[Short exercise] Every line in the listing is to be echoed verbatim.

[Available data]
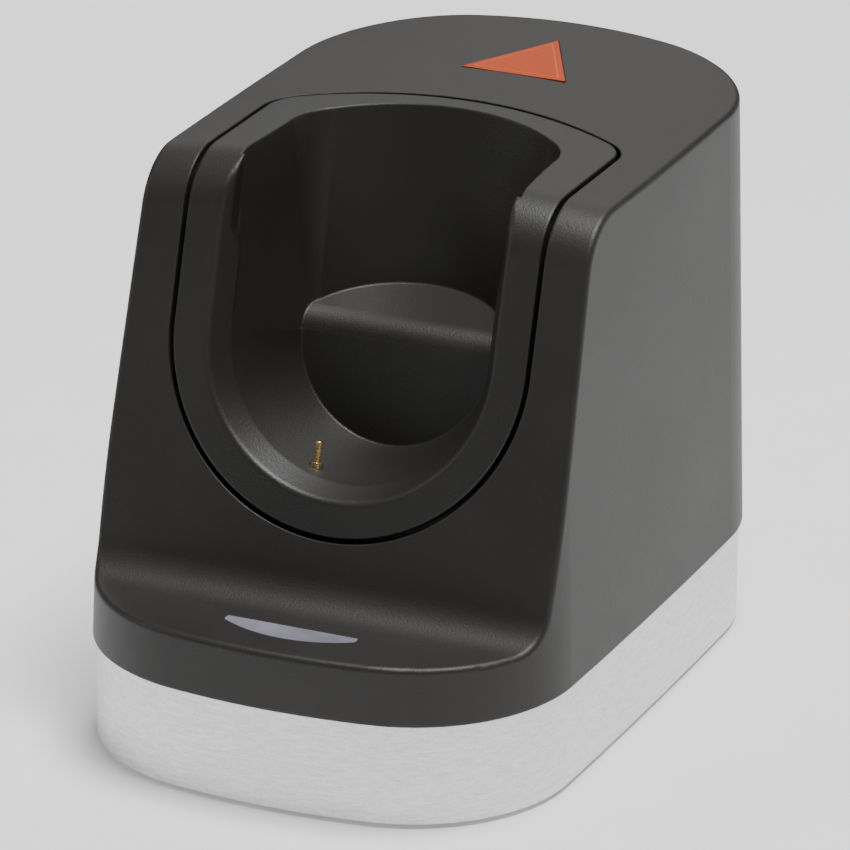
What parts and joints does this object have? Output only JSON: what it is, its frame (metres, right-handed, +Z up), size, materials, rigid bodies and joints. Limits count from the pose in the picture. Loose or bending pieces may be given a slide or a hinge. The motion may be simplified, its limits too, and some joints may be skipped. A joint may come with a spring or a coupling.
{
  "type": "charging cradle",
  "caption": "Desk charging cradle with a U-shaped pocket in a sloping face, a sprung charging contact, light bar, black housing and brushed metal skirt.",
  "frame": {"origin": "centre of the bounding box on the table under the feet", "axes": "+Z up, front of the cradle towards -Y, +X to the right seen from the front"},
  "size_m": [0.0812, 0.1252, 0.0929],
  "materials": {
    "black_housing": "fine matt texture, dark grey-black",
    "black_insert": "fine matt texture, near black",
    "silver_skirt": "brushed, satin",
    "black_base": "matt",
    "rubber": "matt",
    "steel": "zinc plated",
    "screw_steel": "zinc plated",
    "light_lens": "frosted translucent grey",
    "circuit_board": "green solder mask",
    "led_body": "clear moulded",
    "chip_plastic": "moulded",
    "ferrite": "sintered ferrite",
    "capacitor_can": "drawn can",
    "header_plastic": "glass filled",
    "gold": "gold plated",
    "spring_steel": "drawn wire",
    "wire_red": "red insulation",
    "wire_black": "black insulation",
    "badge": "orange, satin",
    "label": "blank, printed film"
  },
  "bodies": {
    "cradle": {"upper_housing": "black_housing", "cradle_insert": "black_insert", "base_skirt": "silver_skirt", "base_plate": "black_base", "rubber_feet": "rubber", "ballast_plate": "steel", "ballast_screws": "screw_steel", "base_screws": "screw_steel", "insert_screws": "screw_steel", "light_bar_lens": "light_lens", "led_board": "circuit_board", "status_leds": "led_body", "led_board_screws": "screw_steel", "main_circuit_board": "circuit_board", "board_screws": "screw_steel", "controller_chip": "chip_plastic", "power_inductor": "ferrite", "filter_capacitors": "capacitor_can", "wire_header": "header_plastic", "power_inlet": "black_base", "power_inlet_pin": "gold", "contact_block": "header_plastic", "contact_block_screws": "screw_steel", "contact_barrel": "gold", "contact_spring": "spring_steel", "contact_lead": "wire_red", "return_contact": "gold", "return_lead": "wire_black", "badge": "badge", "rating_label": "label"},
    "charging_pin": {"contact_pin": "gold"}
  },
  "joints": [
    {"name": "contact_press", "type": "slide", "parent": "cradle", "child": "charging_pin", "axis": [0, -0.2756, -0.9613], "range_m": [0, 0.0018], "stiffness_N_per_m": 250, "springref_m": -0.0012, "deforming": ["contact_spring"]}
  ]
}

[Correct answer]
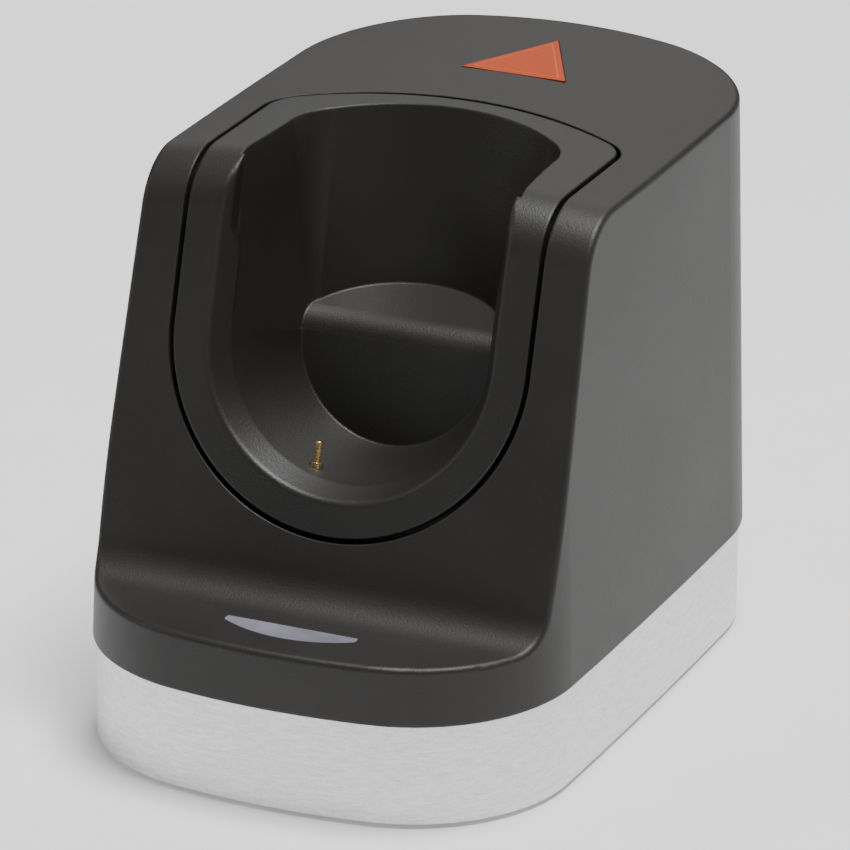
What parts and joints does this object have? Output only JSON: what it is, its frame (metres, right-handed, +Z up), size, materials, rigid bodies and joints. Limits count from the pose in the picture. Loose or bending pieces may be given a slide or a hinge. The motion may be simplified, its limits too, and some joints may be skipped. A joint may come with a spring or a coupling.
{
  "type": "charging cradle",
  "caption": "Desk charging cradle with a U-shaped pocket in a sloping face, a sprung charging contact, light bar, black housing and brushed metal skirt.",
  "frame": {"origin": "centre of the bounding box on the table under the feet", "axes": "+Z up, front of the cradle towards -Y, +X to the right seen from the front"},
  "size_m": [0.0812, 0.1252, 0.0929],
  "materials": {
    "black_housing": "fine matt texture, dark grey-black",
    "black_insert": "fine matt texture, near black",
    "silver_skirt": "brushed, satin",
    "black_base": "matt",
    "rubber": "matt",
    "steel": "zinc plated",
    "screw_steel": "zinc plated",
    "light_lens": "frosted translucent grey",
    "circuit_board": "green solder mask",
    "led_body": "clear moulded",
    "chip_plastic": "moulded",
    "ferrite": "sintered ferrite",
    "capacitor_can": "drawn can",
    "header_plastic": "glass filled",
    "gold": "gold plated",
    "spring_steel": "drawn wire",
    "wire_red": "red insulation",
    "wire_black": "black insulation",
    "badge": "orange, satin",
    "label": "blank, printed film"
  },
  "bodies": {
    "cradle": {"upper_housing": "black_housing", "cradle_insert": "black_insert", "base_skirt": "silver_skirt", "base_plate": "black_base", "rubber_feet": "rubber", "ballast_plate": "steel", "ballast_screws": "screw_steel", "base_screws": "screw_steel", "insert_screws": "screw_steel", "light_bar_lens": "light_lens", "led_board": "circuit_board", "status_leds": "led_body", "led_board_screws": "screw_steel", "main_circuit_board": "circuit_board", "board_screws": "screw_steel", "controller_chip": "chip_plastic", "power_inductor": "ferrite", "filter_capacitors": "capacitor_can", "wire_header": "header_plastic", "power_inlet": "black_base", "power_inlet_pin": "gold", "contact_block": "header_plastic", "contact_block_screws": "screw_steel", "contact_barrel": "gold", "contact_spring": "spring_steel", "contact_lead": "wire_red", "return_contact": "gold", "return_lead": "wire_black", "badge": "badge", "rating_label": "label"},
    "charging_pin": {"contact_pin": "gold"}
  },
  "joints": [
    {"name": "contact_press", "type": "slide", "parent": "cradle", "child": "charging_pin", "axis": [0, -0.2756, -0.9613], "range_m": [0, 0.0018], "stiffness_N_per_m": 250, "springref_m": -0.0012, "deforming": ["contact_spring"]}
  ]
}